There’s been a bit of a buzz around the office about Prezi, the “Zooming Presentation Editor.” But not for the reasons you might think. Obviously we build a lot of strategy decks, both for clients and ourselves. So we’ve had our frustrations with presentations.
But that’s not why we’re buzzing about Prezis here at ENC. We’re not convinced Prezi will displace PowerPoint. Nor are we convinced that Prezi is going to make it easier to develop great presentations. Rather, we think it’s going to put an even higher premium on the eternal keys to presentation success: great design and strategic storytelling.
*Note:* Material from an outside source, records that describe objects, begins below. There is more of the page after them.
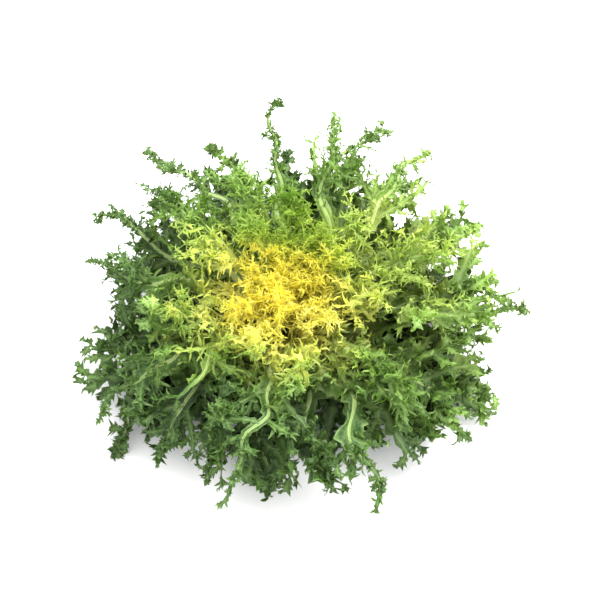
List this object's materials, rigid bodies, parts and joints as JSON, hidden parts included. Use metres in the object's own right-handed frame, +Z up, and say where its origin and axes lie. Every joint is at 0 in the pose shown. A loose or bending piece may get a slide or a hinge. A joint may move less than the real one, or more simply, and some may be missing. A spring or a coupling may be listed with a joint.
{
  "type": "curly endive head",
  "caption": "Whole head of curly endive, cut at the stem, with narrow frilled leaves arched out in a rosette and a blanched yellow heart.",
  "frame": {"origin": "centre of the stem's flat cut face, at the level of the surface that the head rests on", "axes": "+Z up the stem towards the heart; -Y is the side whose leaves droop lowest; +X to the right of a viewer looking along +Y"},
  "size_m": [0.2967, 0.2921, 0.1058],
  "materials": {
    "stem": "pale cream stem, matt, with a damp cut face",
    "outer_leaf": "deep green leaf with a soft sheen and paler ribs",
    "middle_leaf": "mid green leaf with a soft sheen and pale lime ribs",
    "inner_leaf": "yellow-green leaf with a soft sheen",
    "heart_leaf": "blanched bright yellow leaf, finely divided, with a soft sheen"
  },
  "bodies": {
    "root": {"cut_stem": "stem", "heart_leaf_01": "heart_leaf", "heart_leaf_02": "heart_leaf", "heart_leaf_03": "heart_leaf", "heart_leaf_04": "heart_leaf", "heart_leaf_05": "heart_leaf", "heart_leaf_06": "heart_leaf", "heart_leaf_07": "heart_leaf", "heart_leaf_08": "heart_leaf", "heart_leaf_09": "heart_leaf", "heart_leaf_10": "heart_leaf", "heart_leaf_11": "heart_leaf", "heart_leaf_12": "heart_leaf", "heart_leaf_13": "heart_leaf", "heart_leaf_14": "heart_leaf", "heart_leaf_15": "heart_leaf", "heart_leaf_16": "heart_leaf", "heart_leaf_17": "heart_leaf", "heart_leaf_18": "heart_leaf", "inner_leaf_01": "inner_leaf", "inner_leaf_02": "inner_leaf", "inner_leaf_03": "inner_leaf", "inner_leaf_04": "inner_leaf", "inner_leaf_05": "inner_leaf", "inner_leaf_06": "inner_leaf", "inner_leaf_07": "inner_leaf", "inner_leaf_08": "inner_leaf", "inner_leaf_09": "inner_leaf", "inner_leaf_10": "inner_leaf", "inner_leaf_11": "inner_leaf", "inner_leaf_12": "inner_leaf", "inner_leaf_13": "inner_leaf", "inner_leaf_14": "inner_leaf", "middle_leaf_01": "middle_leaf", "middle_leaf_02": "middle_leaf", "middle_leaf_03": "middle_leaf", "middle_leaf_04": "middle_leaf", "middle_leaf_05": "middle_leaf", "middle_leaf_06": "middle_leaf", "middle_leaf_07": "middle_leaf", "middle_leaf_08": "middle_leaf", "middle_leaf_09": "middle_leaf", "middle_leaf_10": "middle_leaf", "middle_leaf_11": "middle_leaf", "middle_leaf_12": "middle_leaf", "middle_leaf_13": "middle_leaf", "outer_leaf_01": "outer_leaf", "outer_leaf_02": "outer_leaf", "outer_leaf_03": "outer_leaf", "outer_leaf_04": "outer_leaf", "outer_leaf_05": "outer_leaf", "outer_leaf_06": "outer_leaf", "outer_leaf_07": "outer_leaf", "outer_leaf_08": "outer_leaf", "outer_leaf_09": "outer_leaf", "outer_leaf_10": "outer_leaf", "outer_leaf_11": "outer_leaf", "outer_leaf_12": "outer_leaf", "outer_leaf_13": "outer_leaf", "outer_leaf_14": "outer_leaf"}
  },
  "joints": []
}
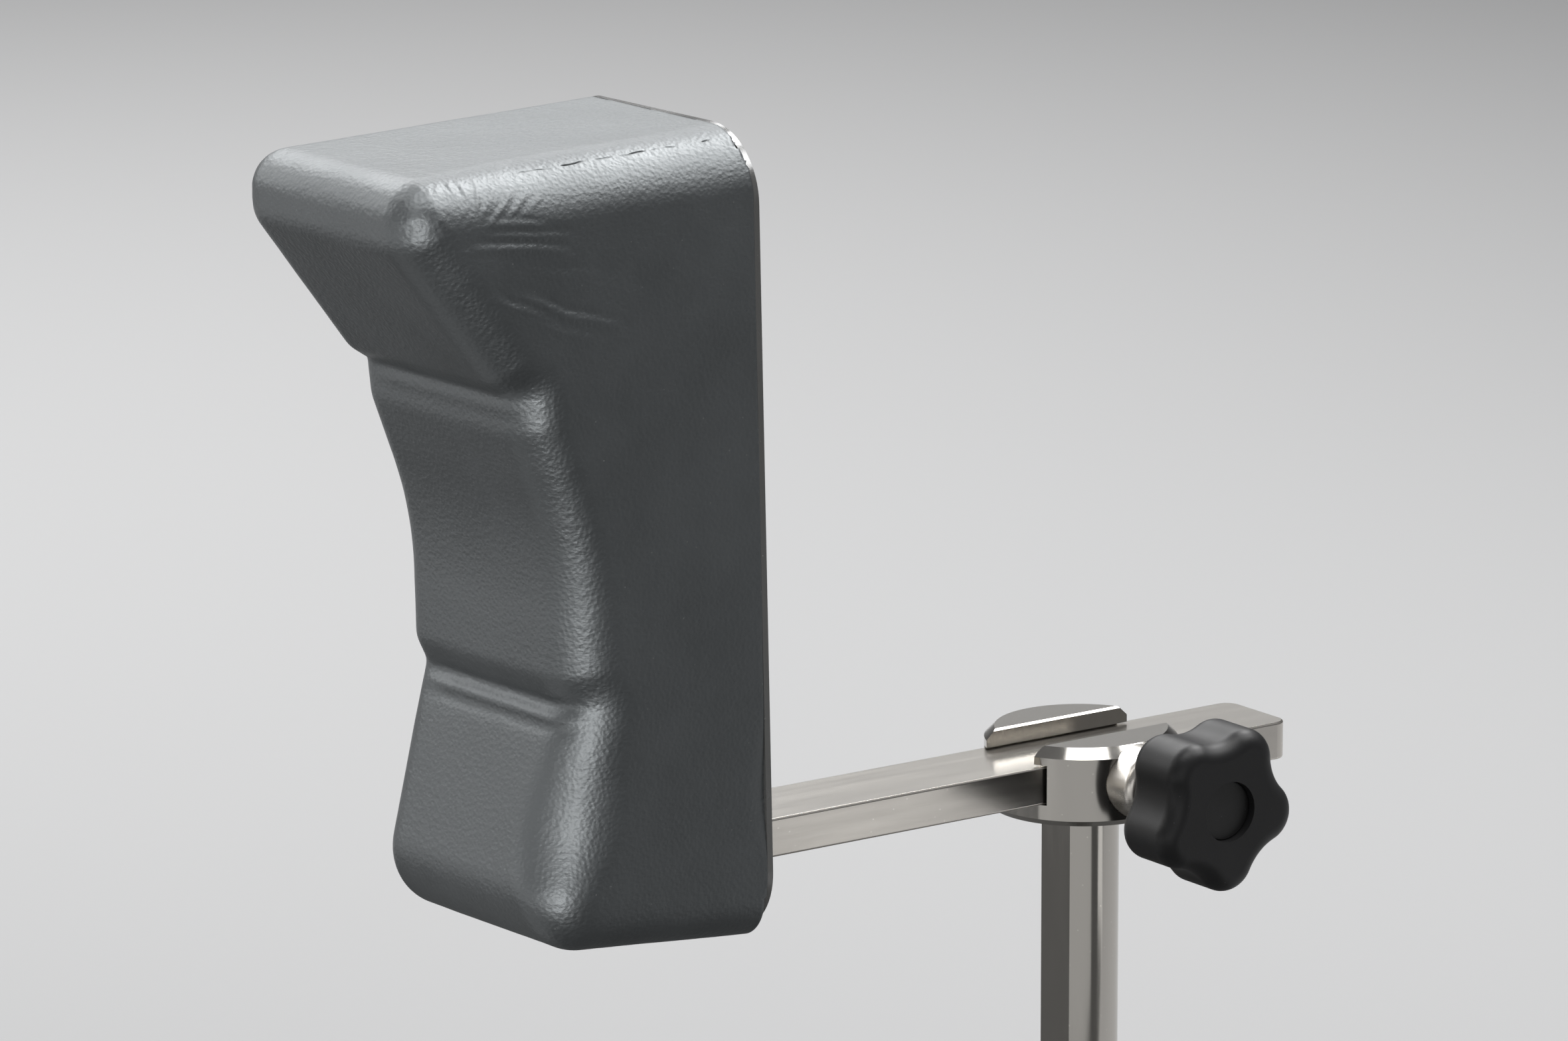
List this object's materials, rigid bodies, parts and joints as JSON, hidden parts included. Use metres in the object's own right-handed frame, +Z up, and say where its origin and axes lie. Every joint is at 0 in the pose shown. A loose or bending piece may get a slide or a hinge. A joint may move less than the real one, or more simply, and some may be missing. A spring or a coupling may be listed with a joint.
{
  "type": "padded side support",
  "caption": "Padded body support: a moulded foam pad on a flat bar that slides through a clamp head on a round post, locked in place by a lobed hand knob.",
  "frame": {"origin": "on the post's axis at the underside of the clamp head, where a socket on the post comes to rest", "axes": "+Z up along the post, the bar along X with the pad at -X, the knob facing -Y"},
  "size_m": [0.2917, 0.0972, 0.3753],
  "materials": {
    "head_steel": "fine turned and polished",
    "post_steel": "ground, drawn lengthwise",
    "bar_steel": "satin",
    "plate_steel": "satin",
    "boss_steel": "turned and polished",
    "fastener_steel": "plain",
    "shoe_brass": "turned",
    "knob_plastic": "matt, finely grained",
    "cap_plastic": "matt",
    "cover_plastic": "satin",
    "board_wood": "plywood, raw",
    "foam_skin": "leather-grained moulded skin, semi-gloss"
  },
  "bodies": {
    "post": {"clamp_head": "head_steel", "mounting_post": "post_steel", "post_screw": "fastener_steel", "threaded_boss": "boss_steel"},
    "bar": {"slide_bar": "bar_steel", "mounting_plate": "plate_steel", "back_cover": "cover_plastic", "pad_board": "board_wood", "pad_inserts": "fastener_steel", "pad_washers": "fastener_steel", "pad_lock_washers": "fastener_steel", "pad_screws": "fastener_steel", "pad_foam": "foam_skin"},
    "shoe": {"pressure_shoe": "shoe_brass", "shoe_ring": "fastener_steel"},
    "knob": {"clamp_screw": "fastener_steel", "knob_bush": "boss_steel", "knob_nut": "fastener_steel", "knob_body": "knob_plastic", "knob_cap": "cap_plastic"}
  },
  "joints": [
    {"name": "bar_slide", "type": "slide", "parent": "post", "child": "bar", "axis": [1, 0, 0], "range_m": [-0.034, 0.085]},
    {"name": "clamp_feed", "type": "slide", "parent": "post", "child": "shoe", "axis": [0, -1, 0], "range_m": [0, 0.0025]},
    {"name": "knob_turn", "type": "hinge", "parent": "shoe", "child": "knob", "pos_m": [0, -0.05, 0.011], "axis": [0, -1, 0], "range_deg": [0, 720]}
  ],
  "couplings": [
    {"joint": "clamp_feed", "follows": "knob_turn", "m_per_rad": 0.00019894}
  ]
}
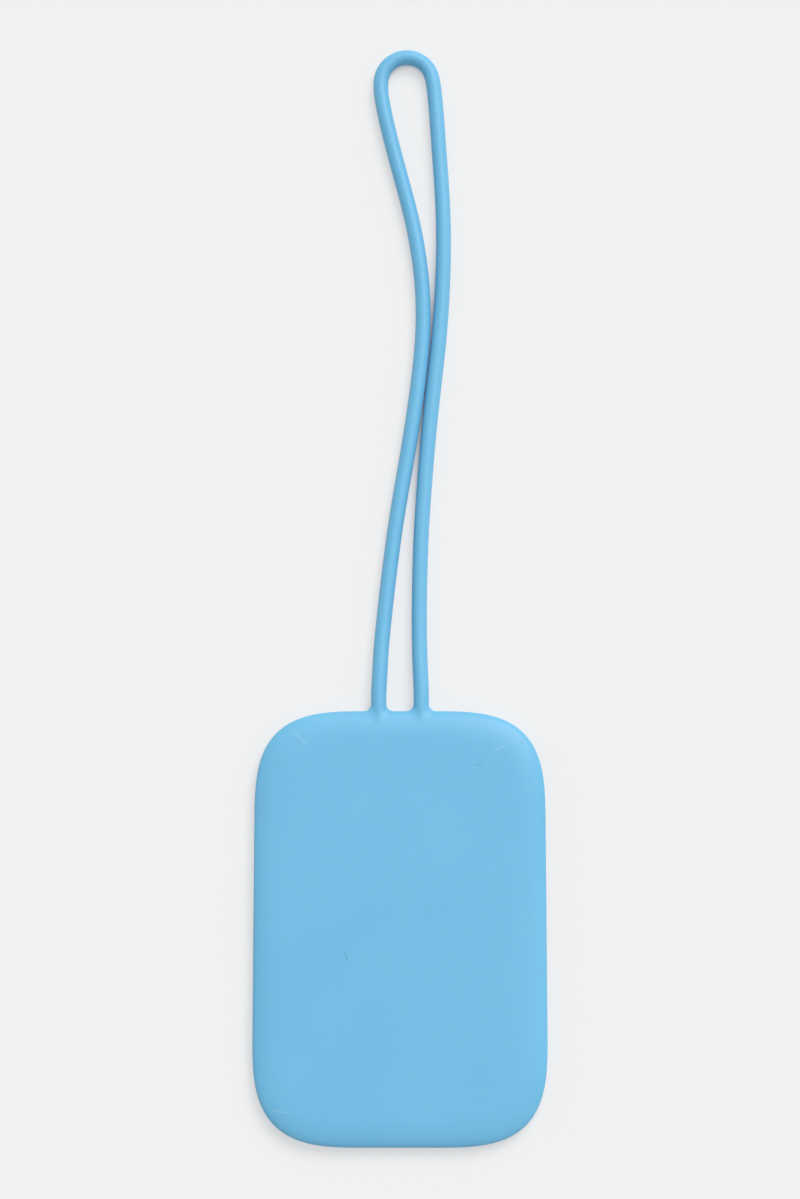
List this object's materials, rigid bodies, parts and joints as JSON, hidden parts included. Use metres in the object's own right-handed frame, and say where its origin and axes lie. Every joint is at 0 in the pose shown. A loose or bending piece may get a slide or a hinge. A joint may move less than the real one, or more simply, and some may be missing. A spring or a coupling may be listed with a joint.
{
  "type": "luggage tag",
  "caption": "Flat silicone luggage tag with rounded corners, a round cord loop, and a card pocket with a clear back window and a side slot.",
  "frame": {"origin": "middle of the sleeve's back face, on the surface that the tag lies on", "axes": "+X across the tag, towards the side that the card slides out of; +Y along the tag, towards the loop; +Z out of the plain front face"},
  "size_m": [0.07, 0.2715, 0.005],
  "materials": {
    "silicone": "matte sky-blue silicone rubber, fine moulded texture",
    "clear_cover": "clear glossy plastic sheet",
    "card_stock": "uncoated off-white card with plain ruled lines"
  },
  "bodies": {
    "sleeve": {"front_shell": "silicone", "back_frame": "silicone", "cord_root_left": "silicone", "cord_root_right": "silicone", "loop_cord": "silicone"},
    "cover": {"window_cover": "clear_cover"},
    "card": {"address_card": "card_stock"}
  },
  "joints": [
    {"name": "cover_slide", "type": "slide", "parent": "sleeve", "child": "cover", "axis": [1, 0, 0], "range_m": [0, 0.064]},
    {"name": "card_slide", "type": "slide", "parent": "sleeve", "child": "card", "axis": [1, 0, 0], "range_m": [0, 0.064]}
  ]
}
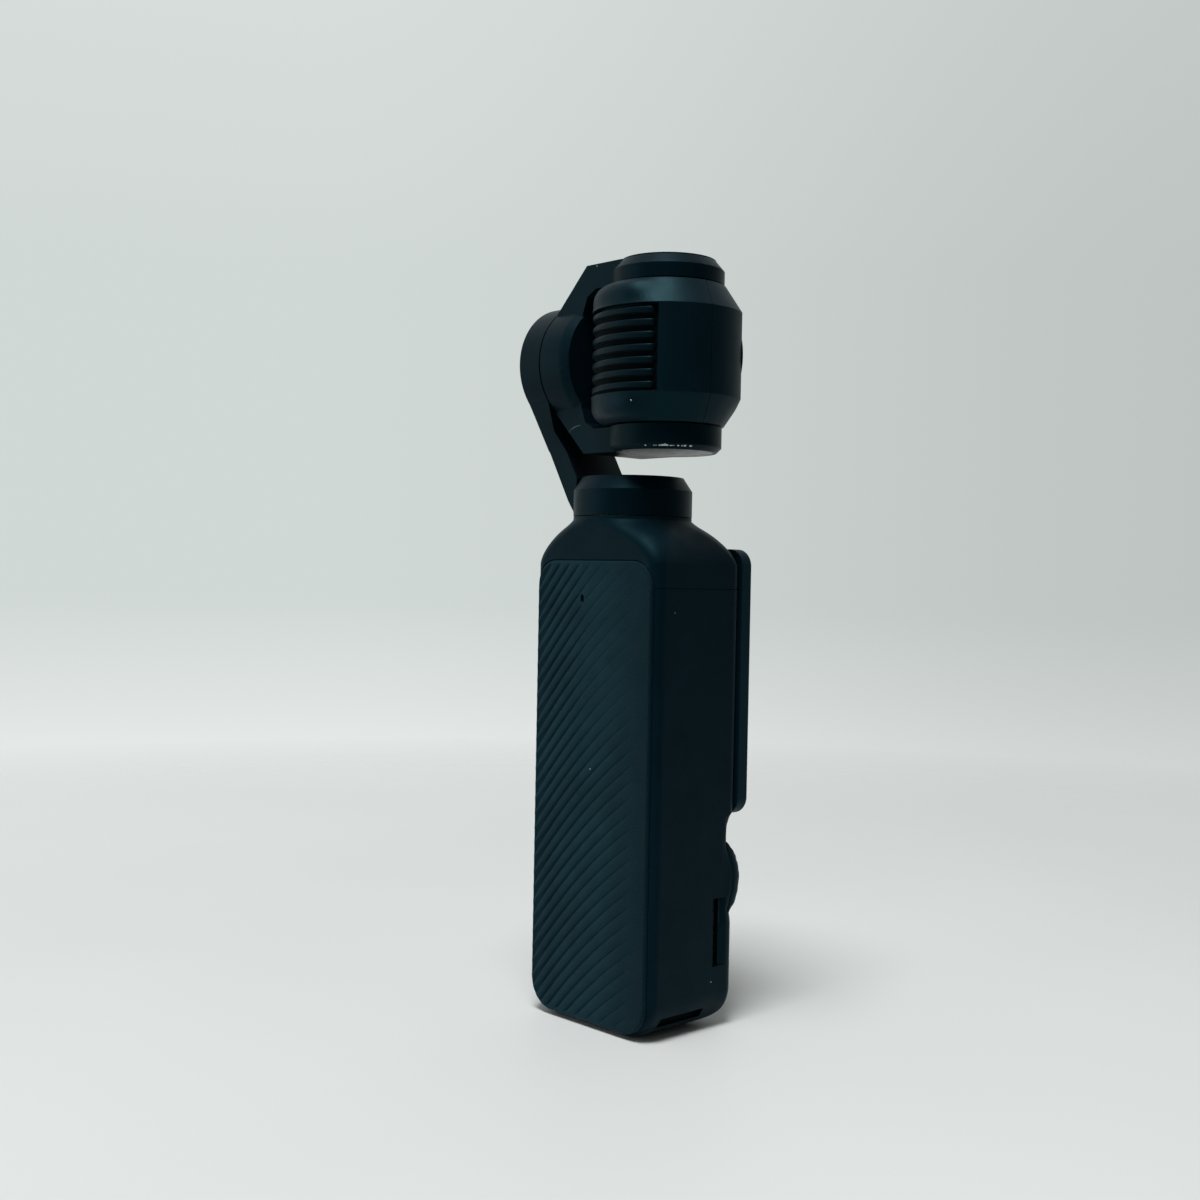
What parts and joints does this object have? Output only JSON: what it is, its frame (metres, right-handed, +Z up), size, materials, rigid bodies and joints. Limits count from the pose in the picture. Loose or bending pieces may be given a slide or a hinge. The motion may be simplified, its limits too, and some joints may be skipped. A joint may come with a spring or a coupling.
{
  "type": "gimbal camera",
  "caption": "Pocket camera on a three axis gimbal over a slim handle with a turning touch screen, a joystick and a record button.",
  "frame": {"origin": "on the base plane, on the pan axis", "axes": "+Z up along the pan axis, the screen faces -Y, the grip panel faces +Y, the card slot is on the -X side"},
  "size_m": [0.0419, 0.0295, 0.1397],
  "materials": {
    "casing": "matte moulded plastic, near black with a blue tint",
    "grip": "fine grained slate plastic with moulded diagonal ribs",
    "cell_foil": "laminated foil pouch",
    "circuit_board": "solder mask",
    "copper": "rolled copper",
    "screw_steel": "plated steel",
    "inner_plastic": "black moulded plastic",
    "light_guide": "clear plastic",
    "windings": "enamelled copper on a steel core",
    "bearing_steel": "ground steel",
    "magnet": "nickel plated magnet",
    "screen_casing": "satin black plastic",
    "display": "dark display, switched off",
    "cover_glass": "dark polished cover glass",
    "control_rubber": "soft matte knob",
    "button_plastic": "satin button",
    "button_mark": "red inlay",
    "gimbal_alloy": "matte dark coating on a light alloy casting",
    "bare_alloy": "satin bare alloy, turned",
    "camera_casing": "matte dark coating on a light alloy casting",
    "fin_alloy": "matte dark coating",
    "lens_black": "black, anti reflection",
    "lens_coating": "coated front lens"
  },
  "bodies": {
    "handle": {"handle_shell": "casing", "shoulder_cover": "casing", "grip_panel": "grip", "battery": "cell_foil", "main_board": "circuit_board", "heat_spreader": "copper", "board_screws": "screw_steel", "usb_c_socket": "screw_steel", "usb_board": "circuit_board", "card_reader": "screw_steel", "speaker": "inner_plastic", "microphones": "inner_plastic", "status_light_guide": "light_guide", "record_switch": "inner_plastic", "joystick_base": "inner_plastic", "pan_motor_stator": "windings", "pan_bearing": "bearing_steel", "screen_pivot_ring": "inner_plastic"},
    "screen": {"screen_frame": "screen_casing", "display_panel": "display", "screen_glass": "cover_glass", "screen_hub": "bearing_steel"},
    "joystick_plunger": {"joystick_plunger": "inner_plastic"},
    "joystick_ring": {"joystick_ring": "inner_plastic"},
    "joystick": {"joystick_cap": "control_rubber"},
    "record_button": {"record_button": "button_plastic", "record_button_mark": "button_mark"},
    "pan_head": {"pan_arm": "gimbal_alloy", "pan_cap": "gimbal_alloy", "pan_magnet_ring": "magnet", "pan_shaft": "bearing_steel", "roll_motor_stator": "windings", "roll_bearing": "bearing_steel", "roll_encoder_board": "circuit_board", "roll_motor_cap": "gimbal_alloy"},
    "roll_head": {"yoke": "gimbal_alloy", "roll_magnet_ring": "magnet", "roll_shaft": "bearing_steel", "tilt_motor_stator": "windings", "upper_tilt_cap": "gimbal_alloy", "tilt_bearings": "bearing_steel", "tilt_encoder_board": "circuit_board", "lower_tilt_cap": "bare_alloy"},
    "camera": {"camera_rear_shell": "camera_casing", "camera_front_shell": "camera_casing", "heat_sink": "fin_alloy", "lens_ring": "lens_black", "lens_glass": "lens_coating", "lens_barrel": "lens_black", "sensor_board": "circuit_board", "upper_tilt_shaft": "bearing_steel", "lower_tilt_shaft": "bearing_steel", "tilt_magnet_ring": "magnet"}
  },
  "joints": [
    {"name": "pan", "type": "hinge", "parent": "handle", "child": "pan_head", "pos_m": [0, 0, 0.0934], "axis": [0, 0, 1], "range_deg": [-153, 150]},
    {"name": "roll", "type": "hinge", "parent": "pan_head", "child": "roll_head", "pos_m": [0.0138, 0, 0.12234], "axis": [1, 0, 0], "range_deg": [-130, 153]},
    {"name": "tilt", "type": "hinge", "parent": "roll_head", "child": "camera", "pos_m": [-0.00815, 0, 0.12234], "axis": [0, 0, 1], "range_deg": [-118, 160]},
    {"name": "screen_turn", "type": "hinge", "parent": "handle", "child": "screen", "pos_m": [0, -0.01275, 0.0632], "axis": [0, 1, 0], "range_deg": [0, 90]},
    {"name": "record_press", "type": "slide", "parent": "handle", "child": "record_button", "axis": [0, 1, 0], "range_m": [0, 0.0004], "stiffness_N_per_m": 2500},
    {"name": "joystick_press", "type": "slide", "parent": "handle", "child": "joystick_plunger", "axis": [0, 1, 0], "range_m": [0, 0.0003], "stiffness_N_per_m": 5000},
    {"name": "joystick_up_down", "type": "hinge", "parent": "joystick_plunger", "child": "joystick_ring", "pos_m": [-0.0068, -0.0102, 0.0273], "axis": [1, 0, 0], "range_deg": [-8, 8], "stiffness_Nm_per_rad": 0.02},
    {"name": "joystick_side", "type": "hinge", "parent": "joystick_ring", "child": "joystick", "pos_m": [-0.0068, -0.0102, 0.0273], "axis": [0, 0, 1], "range_deg": [-8, 8], "stiffness_Nm_per_rad": 0.02}
  ]
}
To understand why, we need to take a look at the key difference between Prezi and traditional slide-making software. It all boils down to transitions. Call it a frame or a scene or a slide or a page, every presentation format has some type of basic unit or building block. You create presentations by arranging these units/building blocks into a sequence. You use transitions to get from one unit/block to the next.
At best, traditional linear transitions get you from one place to another but they don’t convey any useful information, such as context or relevance. They also limit you to a structure where one slide follows another.
Prezis still consist of basic building blocks (called “frames“). But they blow traditional linear transitions out of the water with the ability to zoom between any frame location and any other. This gives you the power to use transitions in a completely new way—to quickly convey context and other important information.
It also frees you completely from the restrictions of a linear structure. Instead, you can relate frames in any order within a flexible hierarchy of storytelling. Zoom in and out from frame to frame to navigate the hierarchy, explain relationships, and maintain narrative momentum.
More power and almost complete freedom.
While those might seem like the elements of a revolution, we’re not so sure. Because they don’t eliminate the 800-pound gorilla of presentation making. They actually make him bigger. Sure, a beautifully designed and carefully structured Prezi will definitely pack a storytelling punch few traditional presentations can match. But it may also be just as difficult to produce as the best (or worst) of the traditional decks it surpasses. You’ll probably need a skilled designer/director to turn your napkin sketch into a really good Prezi.
And there’s the catch: If Prezis (or Microsoft with similar features) raise the bar for effective presentations, will busy people even try to clear it? Or will they just shoot bullets at it, as they always have?